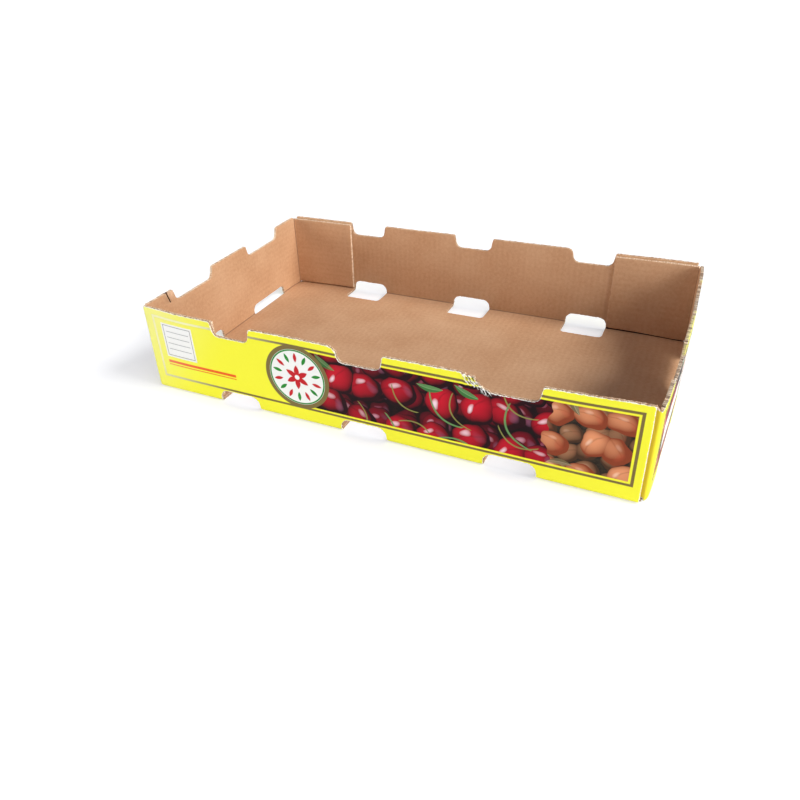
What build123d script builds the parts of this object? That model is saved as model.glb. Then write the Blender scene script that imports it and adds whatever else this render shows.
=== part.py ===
"""Shallow fruit tray folded from one die-cut sheet of corrugated board.

The blank is a base panel with a wall creased on to each of its four sides. Each end wall carries
a flap on both of its upright edges. A flap turns the corner and is glued flat to the inside of the
long wall, so the folded tray is one continuous piece of board.

Frame: X along the long side, Y across, Z up, origin at the middle of the underside.
"""
from build123d import *
from math import ceil, floor
import os

# Driving dimensions, in millimetres

# The folded tray
length = 500.0              # over the outer faces of the end walls
width = 300.0               # over the outer faces of the long walls
height = 92.0               # from the underside to the walls' top edges
fold_inside = 1.0           # inside radius of every crease

# The board: two liners with a wave of fluting between them
board = 3.5                 # full thickness
liner = 0.5                 # one liner
flute_pitch = 6.6           # one full wave
medium = 0.4                # the wavy sheet between the liners
mouth_depth = 3.0           # how far the open flutes are hollow behind a cut edge

# Notches in the top edges of the long walls
notch_count = 3
notch_spacing = 140.0
notch_mouth = 48.0
notch_draft = 3.0           # how far each side leans in on its way down
notch_depth = 15.0
notch_radius = 7.0

# Slots across the creases of the long walls, one under each notch
slot_width = 47.0
slot_height = 14.5
slot_reach = 30.0           # into the base, from the wall's outer face
slot_top_radius = 9.0
slot_base_radius = 5.0

# Notches and slots of the end walls
end_notch_count = 2
end_notch_spacing = 134.0
end_notch_mouth = 69.0
end_notch_draft = 4.0
end_notch_depth = 13.5
end_notch_radius = 7.0
end_slot_width = 70.0
end_slot_height = 14.0
end_slot_radius = 7.0

# Corners of the merlons, the stretches of full height between the notches
merlon_radius = 2.0

# The glued corner flaps
wall_setback = 5.5          # the long walls' cut ends stop this far short of the end walls' faces
flap_lift = 2.0             # gap between a flap and the base panel
flap_drop = 2.0             # a flap's top edge below the walls' top edges
flap_setback = 0.0          # a flap's free end short of the first notch and slot

# Damage
crush_run = 21.0            # crushed corner of a front merlon, along the top edge
crush_drop = 13.0           # and down its side
slit_from_notch = 10.0      # slit in the left end wall, before its front notch
slit_width = 1.2
slit_depth = 14.0

# Worked out from the driving dimensions

fold_outside = fold_inside + board
hinge_x = length / 2 - fold_outside             # where the base ends and the end walls' creases start
hinge_y = width / 2 - fold_outside              # the same for the long walls
wall_end = length / 2 - wall_setback
flap_face = width / 2 - board                   # the flaps' glued faces, on the long walls' inner faces
end_wall_edge = flap_face - fold_outside        # where the end walls' upright creases start
first_notch = notch_spacing * (notch_count - 1) / 2
flap_end = first_notch + max(notch_mouth, slot_width) / 2 + flap_setback
flap_foot = board + flap_lift
over = board                                    # how far a cutter runs past what it cuts


def centred(count, spacing):
    """Places of evenly spaced features, symmetric about zero."""
    return [spacing * (index - (count - 1) / 2) for index in range(count)]


def folded_section(leg):
    """Section of a crease and the panel it turns up.

    The crease starts at the origin on the outer face and turns from +X to +Y. The panel's end is
    at Y = leg.
    """
    outline = Line((0, 0), (0, board))
    outline += CenterArc((0, fold_outside), fold_inside, 270, 90)
    outline += Line((fold_inside, fold_outside), (fold_inside, leg))
    outline += Line((fold_inside, leg), (fold_outside, leg))
    outline += Line((fold_outside, leg), (fold_outside, fold_outside))
    outline += CenterArc((0, fold_outside), fold_outside, 270, 90)
    return make_face(outline)


def both_ends(piece):
    """The piece and its mirror image at the other end of the tray."""
    return piece + mirror(piece, about=Plane.YZ)


def both_sides(piece):
    """The piece and its mirror image on the other long side."""
    return piece + mirror(piece, about=Plane.XZ)


def base_panel():
    """Flat panel inside the four creases."""
    return Pos(0, 0, board / 2) * Box(2 * hinge_x, 2 * hinge_y, board)


def back_wall():
    """Long wall with its crease, on the +Y side."""
    section = Plane(origin=(0, hinge_y, 0), x_dir=(0, 1, 0), z_dir=(1, 0, 0)) * folded_section(height)
    return extrude(section, amount=wall_end, both=True)


def right_wall():
    """End wall with its crease, on the +X side, between its upright creases."""
    section = Plane(origin=(hinge_x, 0, 0), x_dir=(1, 0, 0), z_dir=(0, -1, 0)) * folded_section(height)
    return extrude(section, amount=end_wall_edge, both=True)


def back_right_flap():
    """Upright crease at the end of the right wall and the flap it turns along the back wall."""
    corner = Plane(origin=(length / 2, end_wall_edge, flap_foot), x_dir=(0, 1, 0), z_dir=(0, 0, 1))
    section = corner * folded_section(length / 2 - flap_end)
    return extrude(section, amount=height - flap_drop - flap_foot)


def top_cut(span, count, spacing, mouth, draft, depth, radius):
    """What the die takes off above a wall's top edge: a strip with a rounded notch at each place."""
    outline = Pos(0, height + over / 2) * Rectangle(span, over)
    for place in centred(count, spacing):
        corners = [
            (place - mouth / 2, height),
            (place - mouth / 2 + draft, height - depth),
            (place + mouth / 2 - draft, height - depth),
            (place + mouth / 2, height),
        ]
        outline += make_face(Polyline(*corners, close=True))
    floor_corners = outline.vertices().filter_by_position(Axis.Y, height - depth, height - depth)
    outline = fillet(floor_corners, radius)
    inside = spacing * (count - 1) / 2 + mouth / 2
    mouth_corners = outline.vertices().filter_by_position(Axis.Y, height, height)
    mouth_corners = mouth_corners.filter_by_position(Axis.X, -inside - 1, inside + 1)
    return fillet(mouth_corners, merlon_radius)


def long_top_cuts():
    """Notches through the top edges of both long walls."""
    outline = top_cut(
        2 * length, notch_count, notch_spacing, notch_mouth, notch_draft, notch_depth, notch_radius
    )
    return extrude(Plane.XZ * outline, amount=width, both=True)


def end_top_cuts():
    """Notches through the top edges of both end walls."""
    outline = top_cut(
        2 * width, end_notch_count, end_notch_spacing, end_notch_mouth, end_notch_draft, end_notch_depth,
        end_notch_radius
    )
    return extrude(Plane.YZ * outline, amount=length, both=True)


def rounded_far_corners(wide, near, far, radius):
    """Rectangle from Y = near to Y = far, with its two far corners rounded."""
    outline = Pos(0, (near + far) / 2) * Rectangle(wide, far - near)
    return fillet(outline.vertices().group_by(Axis.Y)[-1], radius)


def long_slots():
    """Slots across the long walls' creases, through the wall and into the base."""
    in_wall = rounded_far_corners(slot_width, -over, slot_height, slot_top_radius)
    in_base = rounded_far_corners(slot_width, -hinge_y, slot_reach - width / 2, slot_base_radius)
    cutters = []
    for place in centred(notch_count, notch_spacing):
        wall_slot = extrude(Plane.XZ * in_wall, amount=fold_outside + over)
        base_slot = extrude(in_base, amount=2 * over, both=True)
        front = Pos(place, -hinge_y, 0) * wall_slot + Pos(place, 0, 0) * base_slot
        cutters += [front, mirror(front, about=Plane.XZ)]
    return cutters


def end_slots():
    """Slots in the end walls, from their creases up."""
    outline = rounded_far_corners(end_slot_width, -over, end_slot_height, end_slot_radius)
    slot = extrude(Plane(origin=(hinge_x, 0, 0), x_dir=(0, 1, 0), z_dir=(1, 0, 0)) * outline, amount=length)
    cutters = []
    for place in centred(end_notch_count, end_notch_spacing):
        right = Pos(0, place, 0) * slot
        cutters += [right, mirror(right, about=Plane.YZ)]
    return cutters


def flute_mouths(edge, start, end):
    """Open flutes behind a cut edge that crosses them, from start to end along the edge.

    The edge's plane has its origin on one liner's face, X along the edge, Y through the board and
    Z out of the edge. A triangular mouth stands at every half wave, its base on each liner in turn
    and its tip the wavy sheet's thickness short of the other liner.
    """
    half_wave = flute_pitch / 2
    half_base = half_wave - medium
    first = ceil((start + half_wave) / half_wave)
    last = floor((end - half_wave) / half_wave)
    mouths = []
    for wave in range(first, last + 1):
        at = wave * half_wave
        base, tip = (liner, board - liner - medium) if wave % 2 else (board - liner, liner + medium)
        corners = [(at - half_base, base), (at + half_base, base), (at, tip)]
        mouths.append(extrude(edge * make_face(Polyline(*corners, close=True)), amount=-mouth_depth))
    return mouths


def wall_mouths():
    """Open flutes in the back wall: merlon tops, notch floors, and the edges of the slots."""
    top = Plane(origin=(0, flap_face, height), x_dir=(1, 0, 0), z_dir=(0, 0, 1))
    floor_edge = Plane(origin=(0, flap_face, height - notch_depth), x_dir=(1, 0, 0), z_dir=(0, 0, 1))
    slot_top = Plane(origin=(0, width / 2, slot_height), x_dir=(1, 0, 0), z_dir=(0, 0, -1))
    slot_base = Plane(origin=(0, width / 2 - slot_reach, board), x_dir=(1, 0, 0), z_dir=(0, 1, 0))
    notches = centred(notch_count, notch_spacing)
    starts = [-wall_end] + [place + notch_mouth / 2 + merlon_radius for place in notches]
    ends = [place - notch_mouth / 2 - merlon_radius for place in notches] + [wall_end]
    mouths = []
    for start, end in zip(starts, ends):
        mouths += flute_mouths(top, start, end)
    for edge, reach in (
        (floor_edge, notch_mouth / 2 - notch_draft - notch_radius),
        (slot_top, slot_width / 2 - slot_top_radius),
        (slot_base, slot_width / 2 - slot_base_radius),
    ):
        for place in notches:
            mouths += flute_mouths(edge, place - reach, place + reach)
    return mouths


def flap_mouths():
    """Open flutes in the free end of the back right flap."""
    edge = Plane(origin=(flap_end, flap_face - board, 0), x_dir=(0, 0, 1), z_dir=(-1, 0, 0))
    return flute_mouths(edge, flap_foot, height - flap_drop)


def crushed_corner():
    """What is missing from the front merlon whose corner is crushed."""
    corner = centred(notch_count, notch_spacing)[-1] - notch_mouth / 2
    slope = [
        (corner - crush_run, height),
        (corner - crush_run / 3, height - crush_drop / 2),
        (corner + merlon_radius, height - crush_drop),
        (corner + merlon_radius, height + over),
        (corner - crush_run, height + over),
    ]
    on_inner_face = Plane(origin=(0, -flap_face, 0), x_dir=(1, 0, 0), z_dir=(0, -1, 0))
    return extrude(on_inner_face * make_face(Polyline(*slope, close=True)), amount=board)


def slit():
    """Slit down from the top edge of the left end wall."""
    notch = centred(end_notch_count, end_notch_spacing)[0] - end_notch_mouth / 2
    middle = height - slit_depth / 2 + over / 2
    return Pos(-length / 2, notch - slit_from_notch, middle) * Box(2 * over, slit_width, slit_depth + over)


if __name__ == "__main__":
    os.makedirs("parts", exist_ok=True)
    tray = base_panel() + both_sides(back_wall()) + both_ends(right_wall())
    tray += both_ends(both_sides(back_right_flap()))
    tray -= long_top_cuts()
    tray -= end_top_cuts()
    tray -= long_slots()
    tray -= end_slots()
    on_back = wall_mouths()
    on_flap = flap_mouths()
    on_flap += [mirror(mouth, about=Plane.YZ) for mouth in on_flap]
    open_flutes = on_back + on_flap
    open_flutes += [mirror(mouth, about=Plane.XZ) for mouth in open_flutes]
    tray -= open_flutes
    tray -= crushed_corner()
    tray -= slit()
    print("tray", round(tray.volume), len(tray.solids()), tray.bounding_box().size)
    export_step(tray, "parts/tray.step")
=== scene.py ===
# %% [markdown]
# # A fruit tray folded from one sheet of corrugated board
#
# The real tray starts as one flat blank of single-wall board: two liners, the flat papers, glued to
# a wave of fluting. A die cuts its outline, notches and slots and presses its creases. The four walls
# are turned up, and the flaps at the ends of the short walls are glued inside the long ones.
#
# A box with a picture of cardboard on it would be wrong wherever the board is cut, and this tray is
# nearly all cut edges. So the lesson follows the factory: it draws each paper on the flat blank, with
# its own wave or ripple, and folds the three papers with one formula. Every open flute at an edge is
# then a real hole between real papers.

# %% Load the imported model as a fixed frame
import math

import bpy
import numpy as np
from mathutils import Matrix, Vector


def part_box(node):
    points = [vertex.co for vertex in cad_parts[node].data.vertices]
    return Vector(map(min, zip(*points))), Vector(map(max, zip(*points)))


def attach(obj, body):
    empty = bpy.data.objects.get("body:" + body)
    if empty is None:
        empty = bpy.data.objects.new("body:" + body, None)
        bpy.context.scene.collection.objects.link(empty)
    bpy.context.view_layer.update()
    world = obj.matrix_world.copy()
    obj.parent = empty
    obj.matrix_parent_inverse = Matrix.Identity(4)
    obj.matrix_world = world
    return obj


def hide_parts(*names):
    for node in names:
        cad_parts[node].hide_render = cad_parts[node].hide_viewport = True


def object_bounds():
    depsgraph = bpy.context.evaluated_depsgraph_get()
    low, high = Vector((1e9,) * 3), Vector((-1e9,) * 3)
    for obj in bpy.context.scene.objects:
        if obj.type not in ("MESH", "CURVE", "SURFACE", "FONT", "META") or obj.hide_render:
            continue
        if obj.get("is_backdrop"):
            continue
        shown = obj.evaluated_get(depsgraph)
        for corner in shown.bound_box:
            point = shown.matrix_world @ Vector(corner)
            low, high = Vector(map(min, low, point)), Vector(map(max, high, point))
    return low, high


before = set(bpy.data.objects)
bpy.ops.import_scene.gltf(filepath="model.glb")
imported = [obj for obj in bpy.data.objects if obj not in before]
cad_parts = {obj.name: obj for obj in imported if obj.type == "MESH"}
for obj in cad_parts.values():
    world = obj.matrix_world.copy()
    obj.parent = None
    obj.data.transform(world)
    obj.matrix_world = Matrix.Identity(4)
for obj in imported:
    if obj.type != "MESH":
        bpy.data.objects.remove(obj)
cad_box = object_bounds()
print("the packed model's nodes:", sorted(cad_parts))

# %% [markdown]
# ## Sizes
#
# The length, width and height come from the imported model. The other sizes are the board's and the
# die's own, in millimetres, and the last group is worked out from them. Everything below is drawn in
# millimetres and becomes metres only when a mesh is made.

# %% The board and the die
mm = 0.001
lowest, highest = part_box("tray")
length, width, height = ((highest[axis] - lowest[axis]) / mm for axis in range(3))

board = 3.5                 # full thickness
liner = 0.4
medium = 0.3                # the wavy sheet
flute_pitch = 6.6
fold_inside = 1.0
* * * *
## SET TASK
The lines to extract from the data above begin with the line containing "zip(*points))), Vector(map(max, zip(*points)))" and end with the line containing "obj.matrix_parent_inverse = Matrix.Identity(4)". Extract them exactly, including both.

## EXERCISE RESULT
    return Vector(map(min, zip(*points))), Vector(map(max, zip(*points)))


def attach(obj, body):
    empty = bpy.data.objects.get("body:" + body)
    if empty is None:
        empty = bpy.data.objects.new("body:" + body, None)
        bpy.context.scene.collection.objects.link(empty)
    bpy.context.view_layer.update()
    world = obj.matrix_world.copy()
    obj.parent = empty
    obj.matrix_parent_inverse = Matrix.Identity(4)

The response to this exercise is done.